Part of the difficulty could be that Campion relies so extensively on Keats’s letters to create his dialogue (which is a problem in its own right, since it makes a crazy-quilt of a script with perfectly polished lines that don’t make much sense in their new context), and none of Fanny Brawne’s letters to Keats have survived, thus leaving Campion little material to work with to create her character. Letters about Fanny Brawne exchanged by Keats and other contemporaries definitely give the impression that she was something of a shallow flirt. (Keats writes to Fanny, less than a year before his death from tuberculosis at age twenty-five, “Do not write to me if you have done anything this month which it would have pained me to have seen. You may have altered – if you have not – if you still behave in dancing rooms and other societies as I have seen you – I do not want to live – if you have done so I wish this coming night may be my last. I cannot live without you, and not only you but chaste you; virtuous you.” This is a Keats it might have been more interesting to see portrayed in the film: the manipulative, whiny, paranoid Keats.)
Campion, as an explicitly feminist filmmaker, has chosen to tell the story through Fanny’s perspective, a choice which could work very well indeed. But here it doesn’t, perhaps because Campion has tried to stay too true to the little we know about Fanny. In a heated conversation between Keats and Mr. Brown (in which Keats, as usual, utters lines from letters to other people), the two men discuss Fanny’s flirtatiousness in front of her face. She remains silent. This could be a powerful moment showing how impossible it would be for her, as a woman in the early 19th century, to defend herself to two men who have already made up their minds about her character—that is, it could be a powerful moment if we, as an audience, really had a clear portrait of Fanny ourselves. This is what Campion, as writer, needs to provide. So what if we don’t have any of Fanny Brawne’s letters? Make something up to fill in the gaps. It’s what writers do.
Much has been made of Abbie Cornish’s acting in the role of Fanny, and there has even been speculation about an Oscar nomination. I’m not sure what to say, other than that she cries well. We know so little of her interior life—and the small bits we do see seem more like clichés of young love, alternately mopey and ecstatic, than a portrayal of a full-fledged individual. This, again, seems to me more a flaw of the directing and writing than of the acting. The only previous Campion film I’ve seen was The Piano, one of the few films I wish I could permanently delete from my brain. I suppose it’s a bit of a backhanded compliment to Bright Star that at least it didn’t make me want to gouge out my eyeballs.
In fact, Bright Star is quite a pretty film, and I think Campion may be trying to translate Keats’s poetry into a visual medium. I wish, however, that this task had been attempted by an artist with a better ear. In interviews, Campion has admitted her own initial difficulty with poetry: she, like Fanny Brawne in the film, originally “approached verse as a puzzle to be cracked.” The love story, she says, is what gave her an entry point into Keats’s poetry.
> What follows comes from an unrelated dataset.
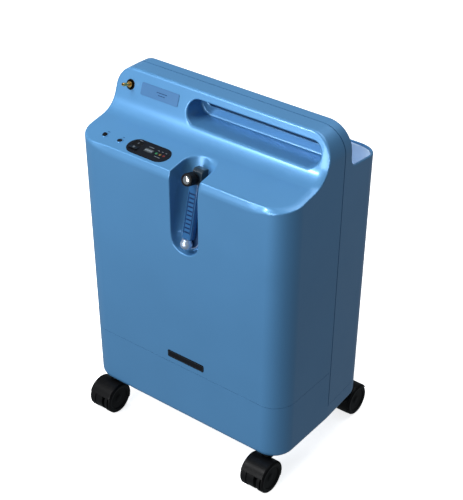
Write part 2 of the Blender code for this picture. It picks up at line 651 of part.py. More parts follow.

Fanny may be Campion’s stand-in in this regard, but, in the film, she quickly drops all interest in understanding or appreciating poetry, once her romance seems assured. I, as someone who is generally more interested in poetry than in love stories, would be curious to see what the film would have looked like in another, more poetry-attuned, writer-director’s hands. I’m all for making poetry accessible to a broader audience, but Bright Star makes it seem merely the property of two rather silly people who are infatuated with each other. Isn’t that how many people already think of poetry?
Because Campion’s film is so tied up in romance, it misses the true power and danger of Romantic poetry. In the “unpoetical Poet” passage from Keats’s letter, in context, he’s actually discussing the poet’s lack of identity as something that distinguishes him from average people with their stable little selves: the poet “has no self—it is every thing and nothing—It has no character—it enjoys light and shade; it lives in gusto, be it foul or fair, rich or poor, mean or elevated—It has as much delight in conceiving an Iago as an Imogen. What shocks the virtuous philosopher, delights the camelion [sic] Poet.” Campion is so intent upon portraying John Keats’ and Fanny Brawne’s relationship as “innocent” and “pure”—based, as far as I can tell, solely on the fact that they didn’t have sex, which may have been due more to Keats’s tubercular lungs than to moral scruples—that she completely misses the egotistical side of Romanticism. I would have loved to see a film that explored the effect of Romantic egotism in a poet who didn’t live quite as flashily as, say, Byron or Shelley. Such a film would essentially be an exploration of sins of the mind, and I would find it far more interesting than a film that thinks Romantic poetry is about flowers, birds, and “pure” love.